Only the lines from the line with "Continue the Blender code for this object: part 4, from" through the line with "for obj, nodes, slot" should be copied, exactly as they appear, with both ends kept.

— Input records —
● ● ● ● ●
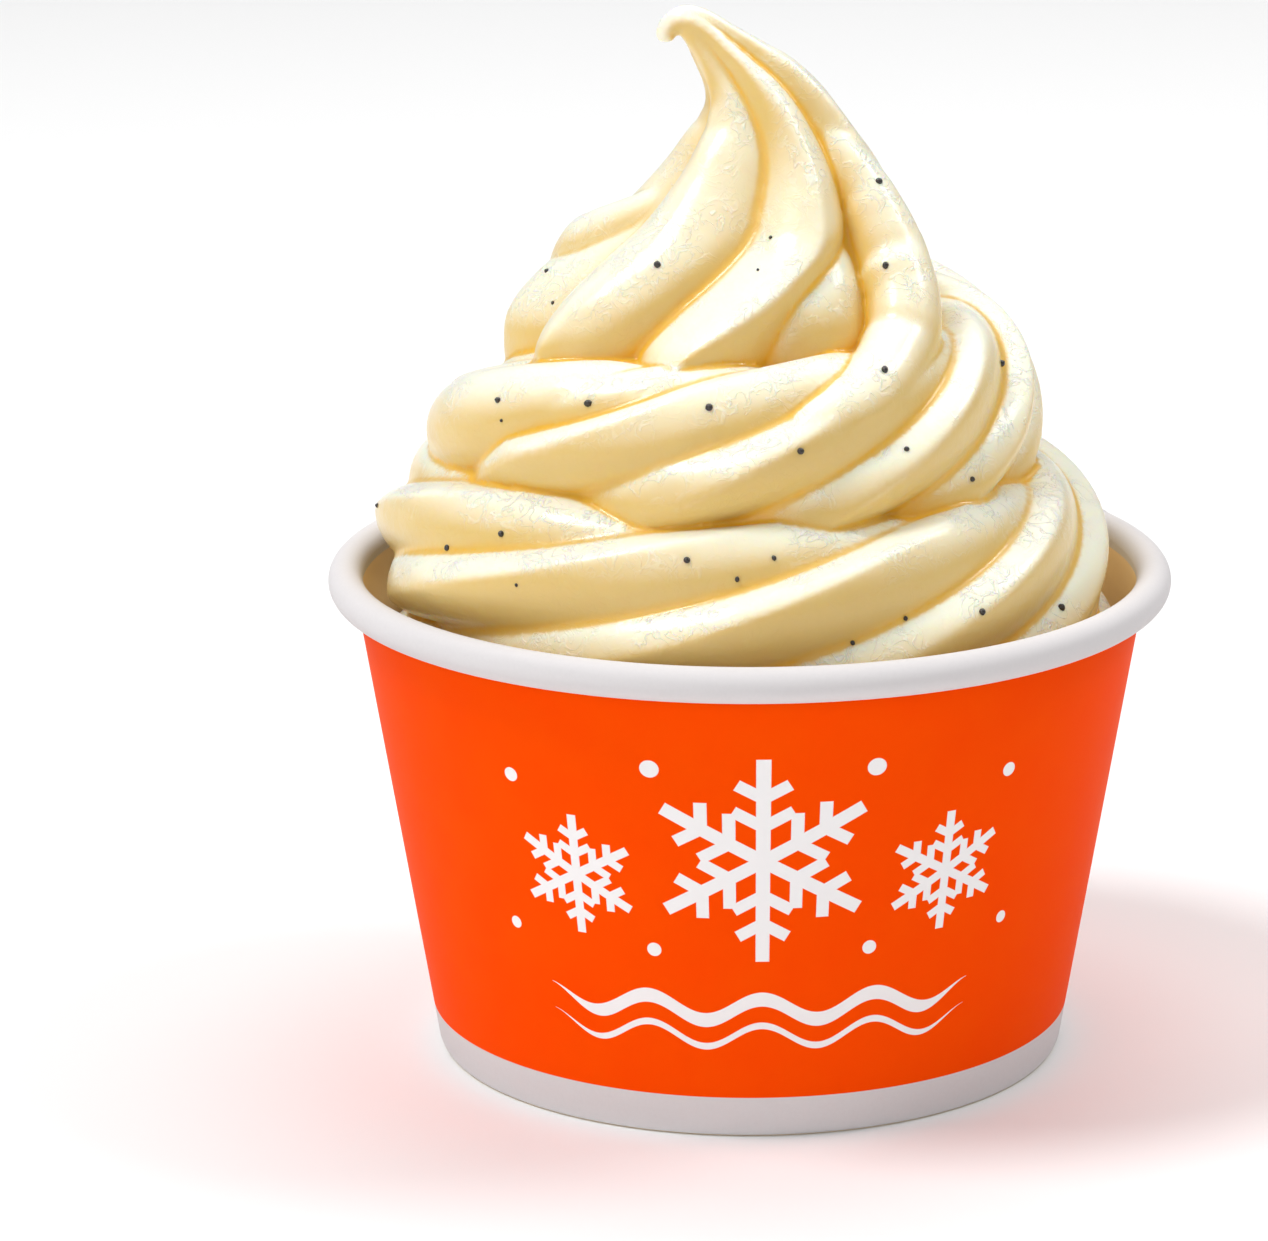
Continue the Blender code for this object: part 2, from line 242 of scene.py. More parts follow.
● ● ● ● ●
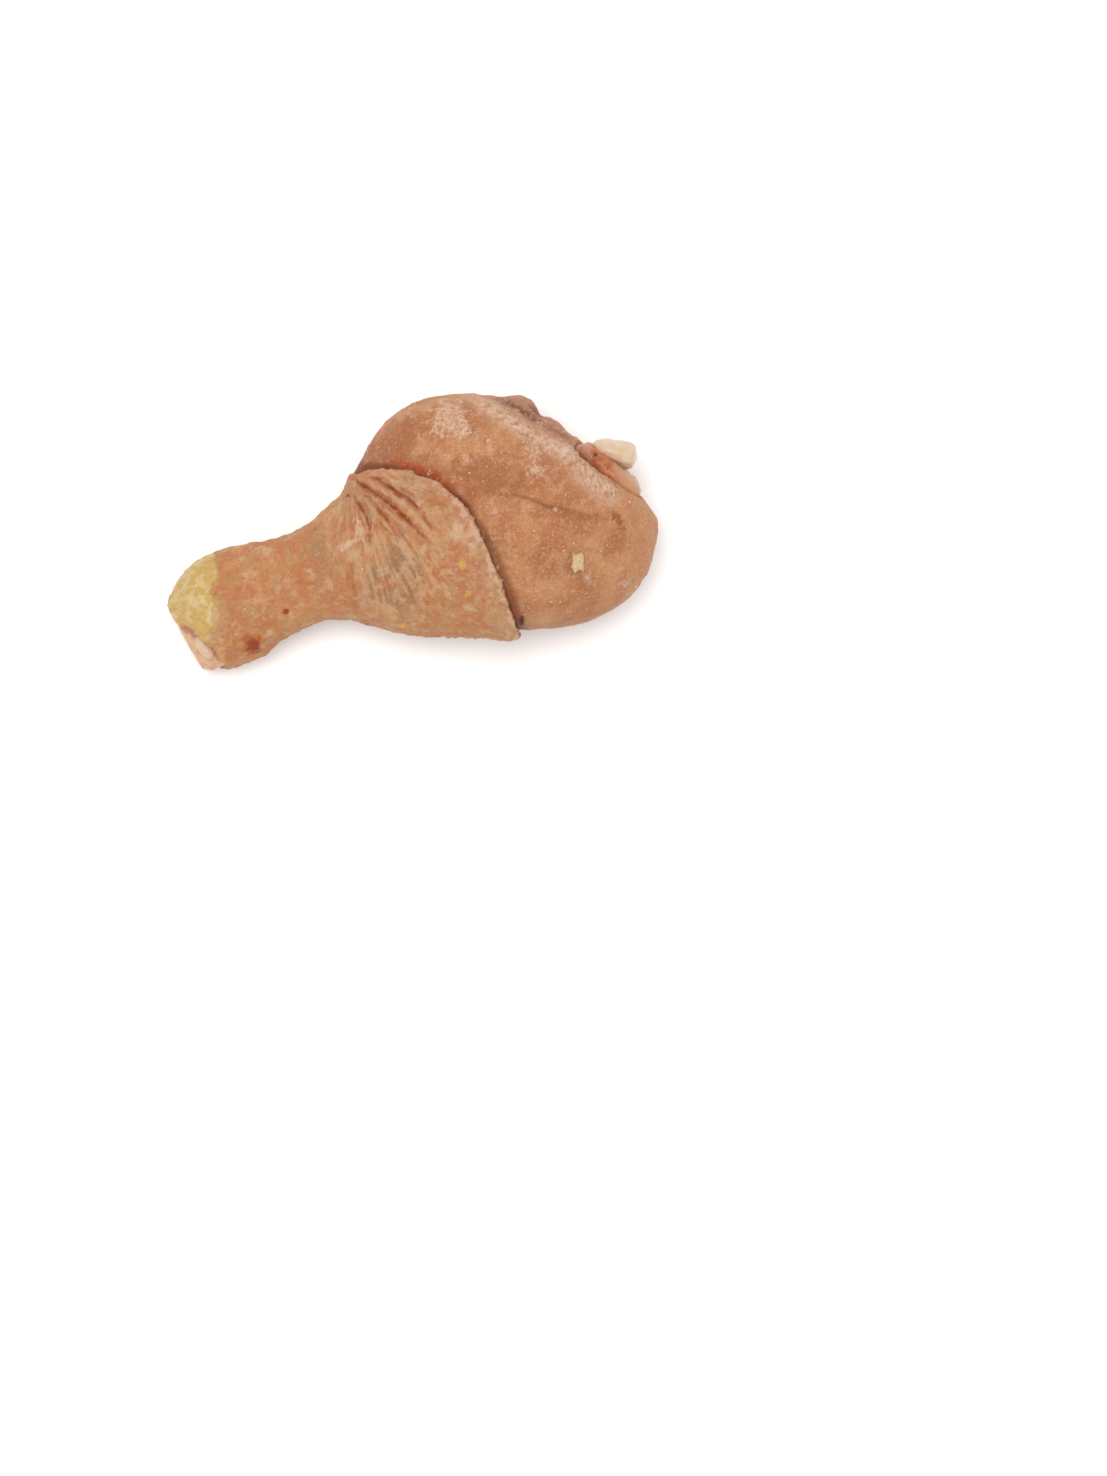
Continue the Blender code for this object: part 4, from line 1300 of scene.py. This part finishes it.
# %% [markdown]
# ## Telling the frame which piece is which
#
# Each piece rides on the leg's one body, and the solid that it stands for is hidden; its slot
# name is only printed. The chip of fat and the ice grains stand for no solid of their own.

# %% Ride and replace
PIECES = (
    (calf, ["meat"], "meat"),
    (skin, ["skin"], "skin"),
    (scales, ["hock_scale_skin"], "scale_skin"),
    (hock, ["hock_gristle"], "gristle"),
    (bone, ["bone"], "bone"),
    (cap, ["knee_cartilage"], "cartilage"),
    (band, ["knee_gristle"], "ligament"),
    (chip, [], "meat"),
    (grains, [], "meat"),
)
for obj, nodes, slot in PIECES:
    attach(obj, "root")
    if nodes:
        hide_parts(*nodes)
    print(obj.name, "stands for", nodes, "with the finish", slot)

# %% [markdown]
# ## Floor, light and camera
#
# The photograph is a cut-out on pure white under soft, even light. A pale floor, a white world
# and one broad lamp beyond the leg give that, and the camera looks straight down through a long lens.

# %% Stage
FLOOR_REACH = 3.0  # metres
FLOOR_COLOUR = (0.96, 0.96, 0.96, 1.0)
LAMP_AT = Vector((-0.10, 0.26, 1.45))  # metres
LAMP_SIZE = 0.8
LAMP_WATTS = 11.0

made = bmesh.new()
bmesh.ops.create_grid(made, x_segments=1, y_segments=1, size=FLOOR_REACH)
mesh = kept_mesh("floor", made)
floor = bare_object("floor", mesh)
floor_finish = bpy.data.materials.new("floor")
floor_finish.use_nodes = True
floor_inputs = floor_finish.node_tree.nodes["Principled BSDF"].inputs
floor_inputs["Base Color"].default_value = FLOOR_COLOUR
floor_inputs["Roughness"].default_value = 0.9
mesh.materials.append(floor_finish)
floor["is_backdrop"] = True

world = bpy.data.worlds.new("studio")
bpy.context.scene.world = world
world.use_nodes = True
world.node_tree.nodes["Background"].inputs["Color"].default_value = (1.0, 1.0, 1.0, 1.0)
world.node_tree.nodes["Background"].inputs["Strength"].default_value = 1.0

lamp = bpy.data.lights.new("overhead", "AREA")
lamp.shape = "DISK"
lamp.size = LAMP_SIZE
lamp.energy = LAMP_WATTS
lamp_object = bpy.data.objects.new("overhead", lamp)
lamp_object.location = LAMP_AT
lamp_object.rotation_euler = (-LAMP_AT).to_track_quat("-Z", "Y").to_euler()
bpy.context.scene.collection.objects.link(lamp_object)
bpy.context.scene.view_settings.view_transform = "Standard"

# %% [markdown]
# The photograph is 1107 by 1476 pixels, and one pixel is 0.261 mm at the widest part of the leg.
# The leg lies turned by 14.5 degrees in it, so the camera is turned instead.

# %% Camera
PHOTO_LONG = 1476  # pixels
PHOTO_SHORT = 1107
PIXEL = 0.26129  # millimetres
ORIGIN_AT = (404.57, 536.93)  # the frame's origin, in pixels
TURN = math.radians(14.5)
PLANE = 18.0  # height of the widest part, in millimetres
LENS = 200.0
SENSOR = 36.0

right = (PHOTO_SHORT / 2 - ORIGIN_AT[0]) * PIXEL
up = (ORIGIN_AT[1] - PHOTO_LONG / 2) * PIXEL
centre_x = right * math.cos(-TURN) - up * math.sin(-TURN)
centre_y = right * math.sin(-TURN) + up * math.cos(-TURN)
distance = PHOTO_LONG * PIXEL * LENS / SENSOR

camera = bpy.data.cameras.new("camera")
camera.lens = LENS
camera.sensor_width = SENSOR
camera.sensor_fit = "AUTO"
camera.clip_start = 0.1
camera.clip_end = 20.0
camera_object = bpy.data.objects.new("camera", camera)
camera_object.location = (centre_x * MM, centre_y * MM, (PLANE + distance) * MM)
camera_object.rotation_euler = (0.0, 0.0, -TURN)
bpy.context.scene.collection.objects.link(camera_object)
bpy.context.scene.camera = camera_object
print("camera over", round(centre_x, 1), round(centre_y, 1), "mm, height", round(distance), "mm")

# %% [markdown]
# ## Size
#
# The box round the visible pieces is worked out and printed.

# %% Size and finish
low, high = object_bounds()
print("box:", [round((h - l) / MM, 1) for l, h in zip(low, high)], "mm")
● ● ● ● ●
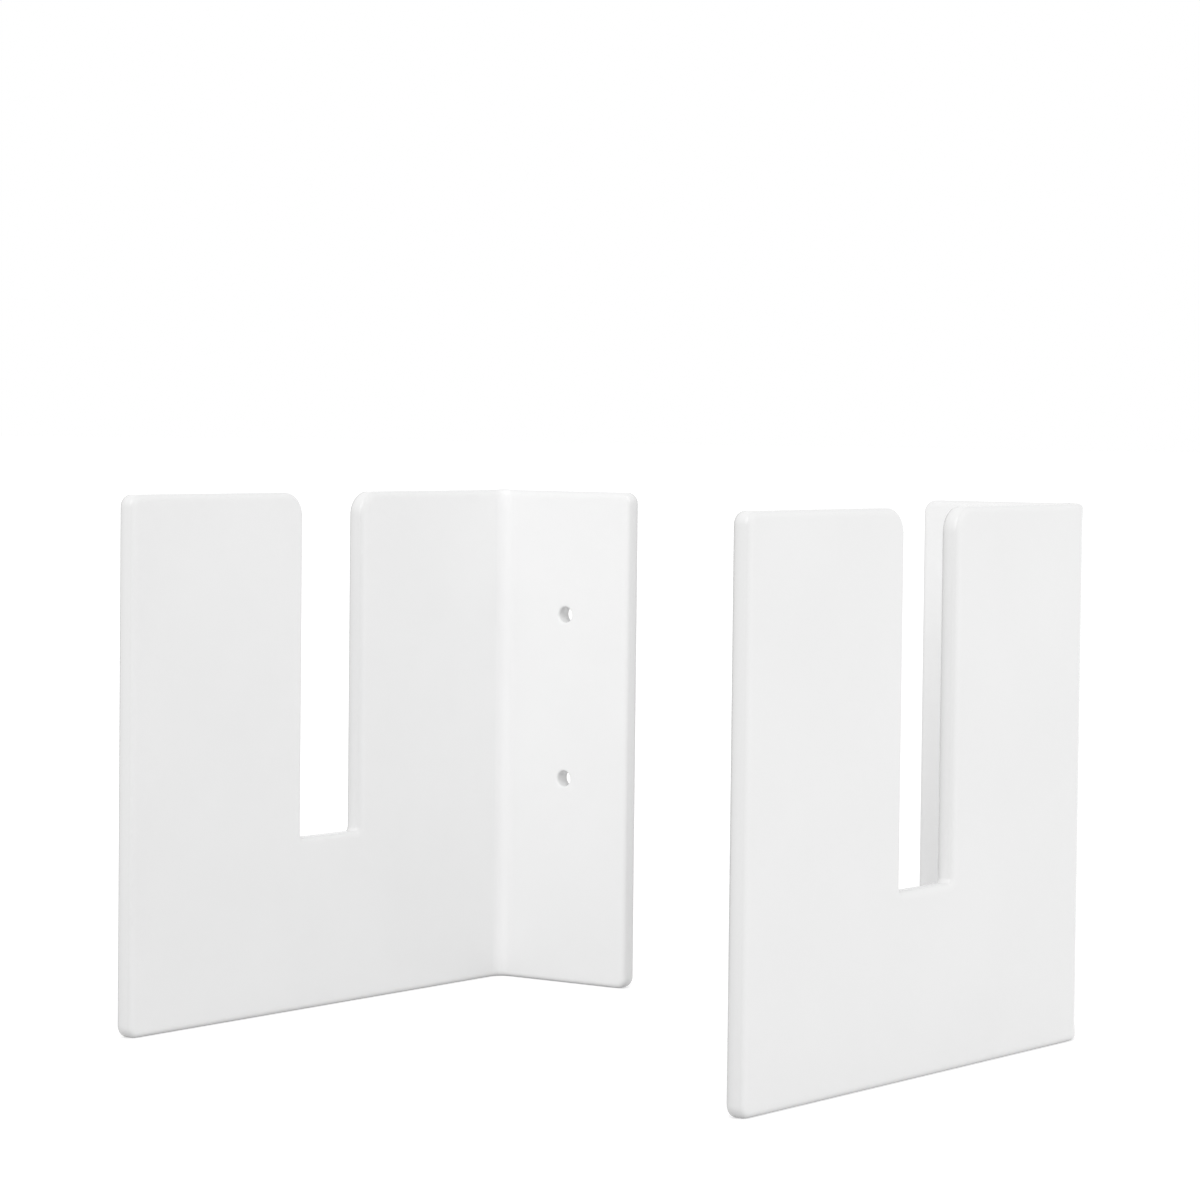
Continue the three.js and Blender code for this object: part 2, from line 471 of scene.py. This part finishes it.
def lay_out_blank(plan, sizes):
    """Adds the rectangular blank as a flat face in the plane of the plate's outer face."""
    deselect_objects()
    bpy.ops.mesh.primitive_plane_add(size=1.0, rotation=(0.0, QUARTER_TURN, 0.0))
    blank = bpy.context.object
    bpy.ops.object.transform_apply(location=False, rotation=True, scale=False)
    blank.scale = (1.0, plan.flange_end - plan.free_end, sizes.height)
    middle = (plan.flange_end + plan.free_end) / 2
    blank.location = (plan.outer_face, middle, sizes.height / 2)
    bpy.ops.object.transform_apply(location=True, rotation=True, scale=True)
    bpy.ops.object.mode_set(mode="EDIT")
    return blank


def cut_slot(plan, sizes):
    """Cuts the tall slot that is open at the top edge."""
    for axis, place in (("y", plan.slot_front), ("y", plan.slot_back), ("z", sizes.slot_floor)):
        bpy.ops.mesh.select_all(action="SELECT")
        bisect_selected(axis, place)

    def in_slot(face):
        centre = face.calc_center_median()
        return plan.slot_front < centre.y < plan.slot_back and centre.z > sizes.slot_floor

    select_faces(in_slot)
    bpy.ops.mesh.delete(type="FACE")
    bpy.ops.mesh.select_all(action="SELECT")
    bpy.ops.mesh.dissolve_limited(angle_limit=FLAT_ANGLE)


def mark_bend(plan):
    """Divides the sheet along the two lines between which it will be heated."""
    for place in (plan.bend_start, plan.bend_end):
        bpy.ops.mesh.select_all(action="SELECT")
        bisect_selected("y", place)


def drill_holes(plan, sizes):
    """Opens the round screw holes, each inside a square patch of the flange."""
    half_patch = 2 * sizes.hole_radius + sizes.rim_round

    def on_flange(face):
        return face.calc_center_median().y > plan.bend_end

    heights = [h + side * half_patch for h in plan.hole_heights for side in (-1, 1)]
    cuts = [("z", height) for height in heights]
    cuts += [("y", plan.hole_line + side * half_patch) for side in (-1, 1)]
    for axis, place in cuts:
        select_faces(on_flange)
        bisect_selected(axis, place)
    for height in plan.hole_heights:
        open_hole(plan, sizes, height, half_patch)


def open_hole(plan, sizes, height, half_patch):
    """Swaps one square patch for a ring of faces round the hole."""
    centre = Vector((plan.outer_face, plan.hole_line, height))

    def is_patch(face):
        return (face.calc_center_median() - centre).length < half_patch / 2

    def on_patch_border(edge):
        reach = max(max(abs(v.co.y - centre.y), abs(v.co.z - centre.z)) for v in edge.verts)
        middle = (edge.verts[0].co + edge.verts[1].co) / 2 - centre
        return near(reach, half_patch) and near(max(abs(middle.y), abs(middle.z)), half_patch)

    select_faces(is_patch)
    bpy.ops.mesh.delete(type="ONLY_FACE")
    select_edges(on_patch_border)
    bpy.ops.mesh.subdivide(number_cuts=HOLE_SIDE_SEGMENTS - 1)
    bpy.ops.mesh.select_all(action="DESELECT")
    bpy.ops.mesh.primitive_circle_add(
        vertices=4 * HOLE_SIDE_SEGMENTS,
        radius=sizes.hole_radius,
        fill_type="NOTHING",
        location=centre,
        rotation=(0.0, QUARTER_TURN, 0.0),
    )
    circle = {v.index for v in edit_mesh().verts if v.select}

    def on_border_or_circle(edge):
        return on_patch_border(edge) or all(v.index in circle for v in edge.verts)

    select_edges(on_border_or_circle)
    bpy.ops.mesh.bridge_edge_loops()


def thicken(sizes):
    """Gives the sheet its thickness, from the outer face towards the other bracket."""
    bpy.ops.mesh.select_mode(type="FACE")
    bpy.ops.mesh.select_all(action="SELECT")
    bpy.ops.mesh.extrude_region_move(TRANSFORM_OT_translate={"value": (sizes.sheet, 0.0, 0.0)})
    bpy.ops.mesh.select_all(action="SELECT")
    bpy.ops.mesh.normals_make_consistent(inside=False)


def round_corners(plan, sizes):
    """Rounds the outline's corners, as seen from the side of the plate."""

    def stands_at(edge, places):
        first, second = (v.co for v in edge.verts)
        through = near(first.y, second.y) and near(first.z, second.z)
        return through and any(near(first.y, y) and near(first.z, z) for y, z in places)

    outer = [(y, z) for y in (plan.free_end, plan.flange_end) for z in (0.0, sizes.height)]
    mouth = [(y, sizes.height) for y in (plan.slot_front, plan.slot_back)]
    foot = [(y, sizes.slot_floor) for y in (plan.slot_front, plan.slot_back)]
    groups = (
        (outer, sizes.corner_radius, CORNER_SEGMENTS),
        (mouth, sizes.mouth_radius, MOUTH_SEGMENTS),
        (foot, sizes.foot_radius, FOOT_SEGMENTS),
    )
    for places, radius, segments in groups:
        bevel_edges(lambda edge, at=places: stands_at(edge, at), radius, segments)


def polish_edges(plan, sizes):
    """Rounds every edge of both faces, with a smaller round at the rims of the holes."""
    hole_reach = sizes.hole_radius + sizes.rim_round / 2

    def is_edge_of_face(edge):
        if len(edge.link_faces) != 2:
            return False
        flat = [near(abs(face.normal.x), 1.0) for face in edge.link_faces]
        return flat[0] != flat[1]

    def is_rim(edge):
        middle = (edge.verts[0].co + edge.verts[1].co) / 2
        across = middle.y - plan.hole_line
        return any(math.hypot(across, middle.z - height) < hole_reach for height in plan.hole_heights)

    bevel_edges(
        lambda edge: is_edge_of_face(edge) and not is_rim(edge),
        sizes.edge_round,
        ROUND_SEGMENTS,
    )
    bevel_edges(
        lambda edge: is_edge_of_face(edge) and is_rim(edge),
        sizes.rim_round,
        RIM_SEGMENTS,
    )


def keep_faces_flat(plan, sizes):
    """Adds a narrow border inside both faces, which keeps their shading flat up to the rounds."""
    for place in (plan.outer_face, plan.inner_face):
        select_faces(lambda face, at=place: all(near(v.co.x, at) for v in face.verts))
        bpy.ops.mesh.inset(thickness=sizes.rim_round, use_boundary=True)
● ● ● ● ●
— Correct response —
Continue the Blender code for this object: part 4, from line 1300 of scene.py. This part finishes it.
# %% [markdown]
# ## Telling the frame which piece is which
#
# Each piece rides on the leg's one body, and the solid that it stands for is hidden; its slot
# name is only printed. The chip of fat and the ice grains stand for no solid of their own.

# %% Ride and replace
PIECES = (
    (calf, ["meat"], "meat"),
    (skin, ["skin"], "skin"),
    (scales, ["hock_scale_skin"], "scale_skin"),
    (hock, ["hock_gristle"], "gristle"),
    (bone, ["bone"], "bone"),
    (cap, ["knee_cartilage"], "cartilage"),
    (band, ["knee_gristle"], "ligament"),
    (chip, [], "meat"),
    (grains, [], "meat"),
)
for obj, nodes, slot in PIECES:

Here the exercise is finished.